Given entries:

|---|

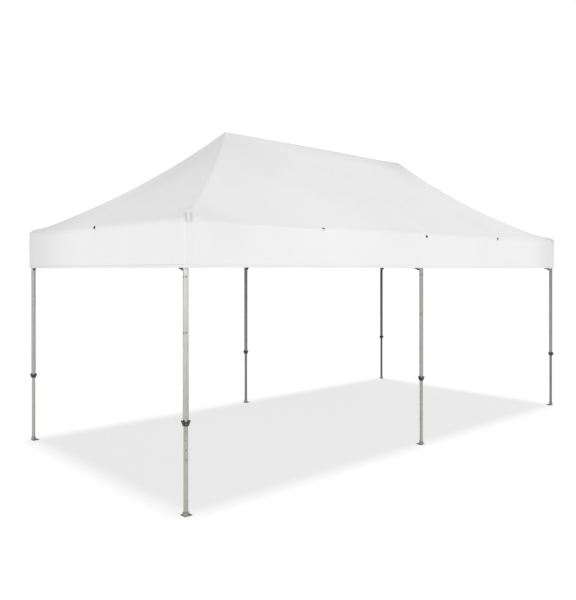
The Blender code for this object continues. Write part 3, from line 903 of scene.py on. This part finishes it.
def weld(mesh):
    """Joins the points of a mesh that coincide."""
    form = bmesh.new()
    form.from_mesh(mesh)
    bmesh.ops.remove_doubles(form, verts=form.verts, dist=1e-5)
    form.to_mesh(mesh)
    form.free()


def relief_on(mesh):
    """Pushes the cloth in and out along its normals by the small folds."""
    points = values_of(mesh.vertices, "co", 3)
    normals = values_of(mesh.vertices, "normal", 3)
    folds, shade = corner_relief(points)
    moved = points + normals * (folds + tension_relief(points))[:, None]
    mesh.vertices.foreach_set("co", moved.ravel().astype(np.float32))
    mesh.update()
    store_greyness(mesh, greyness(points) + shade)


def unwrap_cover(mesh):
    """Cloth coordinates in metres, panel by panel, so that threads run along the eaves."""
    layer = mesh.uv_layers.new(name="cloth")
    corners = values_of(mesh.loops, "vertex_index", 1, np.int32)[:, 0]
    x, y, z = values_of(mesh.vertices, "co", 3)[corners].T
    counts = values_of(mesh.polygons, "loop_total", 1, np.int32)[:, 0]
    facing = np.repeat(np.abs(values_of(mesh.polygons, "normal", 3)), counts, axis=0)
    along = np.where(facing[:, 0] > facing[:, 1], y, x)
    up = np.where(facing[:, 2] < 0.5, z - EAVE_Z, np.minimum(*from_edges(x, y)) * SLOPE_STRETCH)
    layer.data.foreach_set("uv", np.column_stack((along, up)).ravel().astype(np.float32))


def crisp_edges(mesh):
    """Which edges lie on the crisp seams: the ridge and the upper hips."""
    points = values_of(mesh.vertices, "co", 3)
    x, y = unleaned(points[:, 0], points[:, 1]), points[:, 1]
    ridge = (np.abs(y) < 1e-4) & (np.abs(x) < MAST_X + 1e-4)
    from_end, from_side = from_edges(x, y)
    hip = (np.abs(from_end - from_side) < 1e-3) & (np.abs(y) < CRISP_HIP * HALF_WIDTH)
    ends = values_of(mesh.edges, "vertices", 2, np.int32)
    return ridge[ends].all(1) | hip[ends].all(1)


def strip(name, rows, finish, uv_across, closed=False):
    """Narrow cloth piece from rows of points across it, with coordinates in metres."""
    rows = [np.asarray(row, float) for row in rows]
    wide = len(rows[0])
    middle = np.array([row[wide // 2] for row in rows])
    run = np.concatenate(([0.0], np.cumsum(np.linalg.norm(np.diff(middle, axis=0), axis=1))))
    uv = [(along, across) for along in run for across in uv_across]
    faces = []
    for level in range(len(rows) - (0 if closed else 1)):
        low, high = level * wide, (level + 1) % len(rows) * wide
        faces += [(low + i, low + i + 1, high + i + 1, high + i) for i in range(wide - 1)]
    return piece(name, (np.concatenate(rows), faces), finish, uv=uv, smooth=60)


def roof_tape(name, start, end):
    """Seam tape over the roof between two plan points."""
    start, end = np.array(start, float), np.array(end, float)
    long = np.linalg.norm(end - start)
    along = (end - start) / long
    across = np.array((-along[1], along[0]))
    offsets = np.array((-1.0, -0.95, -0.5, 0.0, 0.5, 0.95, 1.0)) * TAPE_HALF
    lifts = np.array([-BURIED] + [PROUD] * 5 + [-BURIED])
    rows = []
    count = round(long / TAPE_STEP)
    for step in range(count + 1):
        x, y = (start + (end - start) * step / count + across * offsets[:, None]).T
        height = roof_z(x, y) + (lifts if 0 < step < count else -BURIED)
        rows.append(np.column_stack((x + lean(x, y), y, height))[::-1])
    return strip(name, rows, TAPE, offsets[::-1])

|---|

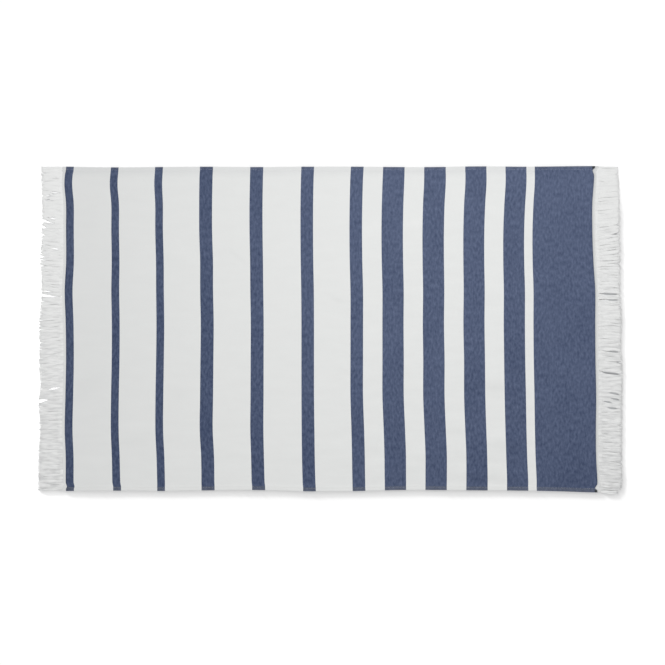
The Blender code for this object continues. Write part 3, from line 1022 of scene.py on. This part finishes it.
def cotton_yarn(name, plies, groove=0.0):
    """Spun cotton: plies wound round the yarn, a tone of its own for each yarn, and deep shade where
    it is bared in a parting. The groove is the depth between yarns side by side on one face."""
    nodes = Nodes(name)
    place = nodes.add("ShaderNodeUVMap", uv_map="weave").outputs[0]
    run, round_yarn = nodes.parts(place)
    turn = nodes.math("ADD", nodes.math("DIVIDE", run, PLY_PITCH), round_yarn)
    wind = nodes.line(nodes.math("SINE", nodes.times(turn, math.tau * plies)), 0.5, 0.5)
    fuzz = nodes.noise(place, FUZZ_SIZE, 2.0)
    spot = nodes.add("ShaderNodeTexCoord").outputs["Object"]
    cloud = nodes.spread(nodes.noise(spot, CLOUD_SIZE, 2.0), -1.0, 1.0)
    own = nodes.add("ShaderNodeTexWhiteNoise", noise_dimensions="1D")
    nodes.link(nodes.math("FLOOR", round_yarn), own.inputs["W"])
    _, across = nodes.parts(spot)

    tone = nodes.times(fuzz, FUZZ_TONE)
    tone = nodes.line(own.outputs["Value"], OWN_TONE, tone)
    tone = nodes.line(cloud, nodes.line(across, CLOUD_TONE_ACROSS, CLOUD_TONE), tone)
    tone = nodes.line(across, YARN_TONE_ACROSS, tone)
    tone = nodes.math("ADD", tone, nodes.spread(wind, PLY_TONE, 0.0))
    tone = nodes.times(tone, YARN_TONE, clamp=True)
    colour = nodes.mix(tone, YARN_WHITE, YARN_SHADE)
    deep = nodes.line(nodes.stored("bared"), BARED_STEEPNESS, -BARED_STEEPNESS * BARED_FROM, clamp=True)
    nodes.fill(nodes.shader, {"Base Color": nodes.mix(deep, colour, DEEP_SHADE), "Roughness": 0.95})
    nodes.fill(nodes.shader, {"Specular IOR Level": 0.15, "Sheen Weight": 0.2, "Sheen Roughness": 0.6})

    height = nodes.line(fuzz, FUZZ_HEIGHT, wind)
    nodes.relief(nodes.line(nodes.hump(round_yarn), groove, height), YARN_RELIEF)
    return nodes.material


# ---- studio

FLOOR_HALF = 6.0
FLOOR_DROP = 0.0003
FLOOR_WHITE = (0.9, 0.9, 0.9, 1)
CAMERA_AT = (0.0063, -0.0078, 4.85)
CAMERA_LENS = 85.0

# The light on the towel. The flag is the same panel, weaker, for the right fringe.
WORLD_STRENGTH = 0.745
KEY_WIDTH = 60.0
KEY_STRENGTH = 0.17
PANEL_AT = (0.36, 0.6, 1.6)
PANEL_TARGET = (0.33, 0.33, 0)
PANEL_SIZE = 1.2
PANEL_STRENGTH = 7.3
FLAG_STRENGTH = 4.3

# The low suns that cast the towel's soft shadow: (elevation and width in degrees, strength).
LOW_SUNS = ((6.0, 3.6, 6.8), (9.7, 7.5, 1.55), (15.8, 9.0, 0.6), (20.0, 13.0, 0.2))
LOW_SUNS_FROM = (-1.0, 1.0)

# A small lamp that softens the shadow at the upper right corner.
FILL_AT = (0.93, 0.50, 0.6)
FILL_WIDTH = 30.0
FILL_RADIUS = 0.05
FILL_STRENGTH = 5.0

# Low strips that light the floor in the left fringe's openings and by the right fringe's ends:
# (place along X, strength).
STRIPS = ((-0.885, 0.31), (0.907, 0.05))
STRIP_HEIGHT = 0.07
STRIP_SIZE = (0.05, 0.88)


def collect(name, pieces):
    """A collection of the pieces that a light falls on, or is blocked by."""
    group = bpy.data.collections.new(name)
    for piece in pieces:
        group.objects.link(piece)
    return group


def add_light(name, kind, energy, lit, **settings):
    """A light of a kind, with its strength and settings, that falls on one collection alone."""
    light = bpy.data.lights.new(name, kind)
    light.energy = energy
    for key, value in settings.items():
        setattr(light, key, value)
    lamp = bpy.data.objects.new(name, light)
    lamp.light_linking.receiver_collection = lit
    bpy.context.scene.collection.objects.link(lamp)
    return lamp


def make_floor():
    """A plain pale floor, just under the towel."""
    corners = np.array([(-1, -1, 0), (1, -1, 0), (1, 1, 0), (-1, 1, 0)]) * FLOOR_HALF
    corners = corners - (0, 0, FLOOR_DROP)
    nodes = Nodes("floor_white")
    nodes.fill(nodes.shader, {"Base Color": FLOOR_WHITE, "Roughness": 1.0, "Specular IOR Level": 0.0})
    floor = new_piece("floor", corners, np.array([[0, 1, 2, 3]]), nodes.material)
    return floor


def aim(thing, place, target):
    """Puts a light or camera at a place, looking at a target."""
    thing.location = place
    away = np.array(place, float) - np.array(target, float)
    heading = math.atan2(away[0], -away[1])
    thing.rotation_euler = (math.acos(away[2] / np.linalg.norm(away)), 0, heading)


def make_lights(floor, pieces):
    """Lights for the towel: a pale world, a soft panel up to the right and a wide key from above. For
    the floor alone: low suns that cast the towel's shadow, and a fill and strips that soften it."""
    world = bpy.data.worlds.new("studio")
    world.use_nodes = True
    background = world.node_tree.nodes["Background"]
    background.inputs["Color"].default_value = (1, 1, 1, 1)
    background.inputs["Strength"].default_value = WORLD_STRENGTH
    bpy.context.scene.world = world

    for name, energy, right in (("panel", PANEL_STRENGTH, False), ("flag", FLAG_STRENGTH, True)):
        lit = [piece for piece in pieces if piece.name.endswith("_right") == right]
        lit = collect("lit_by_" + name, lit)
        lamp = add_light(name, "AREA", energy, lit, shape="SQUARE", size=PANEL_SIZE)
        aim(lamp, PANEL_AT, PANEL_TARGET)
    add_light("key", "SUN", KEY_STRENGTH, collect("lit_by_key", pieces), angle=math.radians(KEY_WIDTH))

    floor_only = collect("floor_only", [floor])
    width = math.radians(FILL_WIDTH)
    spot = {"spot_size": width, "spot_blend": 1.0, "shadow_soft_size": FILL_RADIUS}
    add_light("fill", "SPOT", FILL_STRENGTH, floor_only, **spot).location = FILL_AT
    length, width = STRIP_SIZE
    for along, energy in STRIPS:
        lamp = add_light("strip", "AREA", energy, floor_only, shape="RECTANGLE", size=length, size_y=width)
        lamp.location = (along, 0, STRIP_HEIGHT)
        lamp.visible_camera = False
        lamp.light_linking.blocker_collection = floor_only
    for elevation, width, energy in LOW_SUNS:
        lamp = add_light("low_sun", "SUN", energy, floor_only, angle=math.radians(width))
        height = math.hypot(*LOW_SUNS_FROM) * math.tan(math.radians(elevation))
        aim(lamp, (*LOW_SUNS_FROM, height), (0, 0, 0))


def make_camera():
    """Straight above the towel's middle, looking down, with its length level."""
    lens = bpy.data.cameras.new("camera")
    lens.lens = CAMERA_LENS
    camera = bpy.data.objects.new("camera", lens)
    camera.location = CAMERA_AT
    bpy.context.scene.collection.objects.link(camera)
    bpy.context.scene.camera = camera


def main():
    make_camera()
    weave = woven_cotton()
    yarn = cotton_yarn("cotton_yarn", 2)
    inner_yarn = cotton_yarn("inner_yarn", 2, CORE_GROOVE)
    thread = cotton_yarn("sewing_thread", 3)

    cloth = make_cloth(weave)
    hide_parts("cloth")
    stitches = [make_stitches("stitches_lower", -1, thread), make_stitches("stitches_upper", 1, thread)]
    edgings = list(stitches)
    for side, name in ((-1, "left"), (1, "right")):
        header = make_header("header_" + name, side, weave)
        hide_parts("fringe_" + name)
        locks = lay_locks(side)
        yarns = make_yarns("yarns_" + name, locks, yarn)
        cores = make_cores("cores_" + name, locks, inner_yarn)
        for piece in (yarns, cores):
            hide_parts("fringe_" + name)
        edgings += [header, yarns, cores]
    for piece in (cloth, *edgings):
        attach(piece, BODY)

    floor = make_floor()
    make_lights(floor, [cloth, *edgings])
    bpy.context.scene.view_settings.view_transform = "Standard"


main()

|---|

Task requirements:
The lines to quote run from the one containing "903 of scene.py on. This part finishes it." to the one containing "store_greyness(mesh, greyness(points) +". Quote them exactly, with both of those lines, and nothing else.

Full answer:
The Blender code for this object continues. Write part 3, from line 903 of scene.py on. This part finishes it.
def weld(mesh):
    """Joins the points of a mesh that coincide."""
    form = bmesh.new()
    form.from_mesh(mesh)
    bmesh.ops.remove_doubles(form, verts=form.verts, dist=1e-5)
    form.to_mesh(mesh)
    form.free()


def relief_on(mesh):
    """Pushes the cloth in and out along its normals by the small folds."""
    points = values_of(mesh.vertices, "co", 3)
    normals = values_of(mesh.vertices, "normal", 3)
    folds, shade = corner_relief(points)
    moved = points + normals * (folds + tension_relief(points))[:, None]
    mesh.vertices.foreach_set("co", moved.ravel().astype(np.float32))
    mesh.update()
    store_greyness(mesh, greyness(points) + shade)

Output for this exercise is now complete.